The Adoption Act 1984 currently excludes the following categories of people from adopting: same-sex couple applicants, couple applicants where one or both partners do not identify as a specific gender, and step-parent applicants who are in a same-sex relationship with the parent of the child or in relationships where either partner does not identify as a specific gender. This is what Labor has promised to change. We do not believe there is any place for legislated discrimination in Victoria. We promised to remove discrimination in legislation. Before the last election, Labor provided a commitment to provide a safe and fair Victorian society for the LGBTI community.
This bill contributes to that commitment. In short it allows same-sex couples to adopt, and that is a fair thing. The statistics on same-sex parents report no difference or slight advantage to children raised by these parents. It is still a fairly simple proposition. If you pass the rigorous test to be granted the privilege of adopting a child, then your gender is not relevant. It is about the love that can be provided. This bill will allow both parents to adopt. To be clear, this legislation makes no change to section 9 of the Adoption Act 1984. This is a key part of the legislation. Section 9 of the Adoption Act states:
In the administration of this act, the welfare and interests of the child concerned shall be regarded as the paramount consideration.
This remains the most important consideration and will continue to apply under the proposed amendments, as will existing safeguards, such as the requirement that the applicants be fit and proper persons.
So there you have it: the child’s welfare is paramount and only fit and proper people can adopt. Gender does not have a role in determining a fit and proper person to raise a child; character does. Gender or whom one chooses to love is not relevant in determining fitness to raise a child. This legislation will remove that outdated concept that gender or sexual orientation has some relevance to character. All credible polling shows that Australians believe that same-sex couples should have equality before the law. As a matter of fact, Western Australia, Tasmania and New South Wales all have similar legislation and — you know what? — the sky has not fallen in.

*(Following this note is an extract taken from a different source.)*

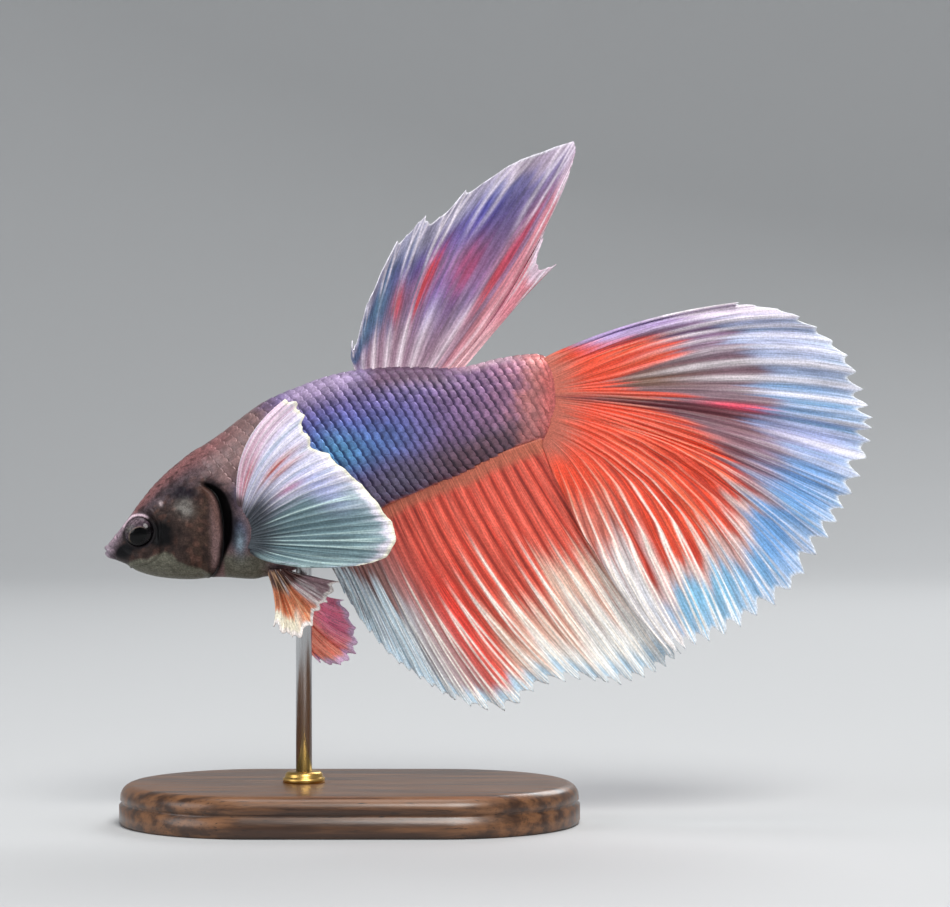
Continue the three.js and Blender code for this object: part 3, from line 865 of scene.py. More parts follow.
def eye_mesh(way_out):
    """An eyeball on the left, -1, or the right, 1, and each point's place across its face."""
    lean = np.linspace(0, math.pi, EYE_RINGS + 2)[1:-1, None]
    turn = 2 * math.pi * np.arange(EYE_SIDES)[None] / EYE_SIDES
    ball = np.stack([np.sin(lean) * np.cos(turn), np.sin(lean) * np.sin(turn), np.cos(lean) + 0 * turn], -1)
    ball = np.concatenate([ball.reshape(-1, 3), [[0, 0, 1], [0, 0, -1]]])
    across, up, out = (ball * (EYEBALL_RADIUS, EYEBALL_RADIUS, EYEBALL_DEPTH)).T
    high, aimed = turned(up, out, EYE_RAISE)
    deep, along = turned(aimed, across, EYE_AIM)
    points = np.stack([EYE_X + along, way_out * (EYEBALL_SEAT + deep), EYE_Z + high], -1)
    faces = ring_faces(EYE_RINGS, EYE_SIDES)
    if way_out < 0:
        faces = [face[::-1] for face in faces]
    return points, faces, across, up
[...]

This is not a matter of politics; it is a matter of equality. It is time to make a change. Same-sex adoption is legal in Victoria, but only one parent can be recognised as the parent. This creates a number of legal grey areas, such as who can sign certain documents. Passing this bill will remove the fog around enrolling at school, accessing health care and travelling overseas. This debate has lasted for nearly a decade, and tonight, hopefully, we can resolve it and resolve it in a way that is fair and in a way that removes discrimination from the law. This debate will not go away. We need to deal with it now, and we should deal with it now.
This bill will amend the religious exemptions in the Equal Opportunity Act 2010 to exclude their application to adoption services. In relation to comments that have been made in respect of that, I wish to put on the record that religious freedom as it pertains to the charter of human rights relates to individuals, not agencies. Clause 17 does not impact on an individual’s right to religious freedom. Instead clause 17 ensures that an agency contracted and funded by the state to provide a state service must service all Victorians. Faith-based adoption agencies will not be able to rely on a religious defence to discriminate in the provision of adoption services. This is to ensure that neither same-sex couples nor children are unfairly discriminated against in the provision of adoption services.
The state is required to act in a non-discriminatory way as a secular provider of services and cannot rely on religious defences when providing public services. Access to adoption services should be provided equitably, with the welfare and the interests of the child concerned the paramount consideration. It is important to note here that three of the four adoption services in Victoria support this bill. It is expected that if the fourth ceases to provide services, the effect will be minimal. It is their right to take that position. Dare I say it, as the Holy Father said, ‘Who am I to judge?’.
But in this place we are held to a different standard. The state is secular. We can neither advocate for nor lobby against a particular religious view. We are here to ensure all Victorians are equal before the law. Adoption agencies provide services on behalf of the state. These services must be available to all Victorians. Discriminating against certain Victorians because of their sexual preference and whom they love is not equitable.
Further to the fundamental point that discrimination in law is not what our legislative framework should do, there are the rights of the child to be considered. By discriminating against the LGBTI adopting parents there is a twofold risk. Firstly, children already living in their family may be deprived of the chance to formalise the loving arrangements they already live in through adoption; and secondly, children may miss the opportunity to be placed with the most suitable adoptive parents. Neither of these is an acceptable outcome.
If we go back to section 9 of the act, the child’s welfare and interests should be the paramount consideration. Denying a child the formalisation of a relationship with their parents because the state says the parents are not worthy is hardly in the child’s best interests. Denying a child a loving home because of whom their prospective parents love is definitely not putting the child’s welfare first, let alone paramount. That is why this bill is important, because at the end of the day it is merely about ensuring the laws of this state reflect the society that its citizens live in. There are thousands of same-sex parent families in this state. They deserve equality before the law and so do their children. The Andrews Labor government believes that too. This bill is a further step in making equality before the law a reality. I absolutely commend the bill to the house.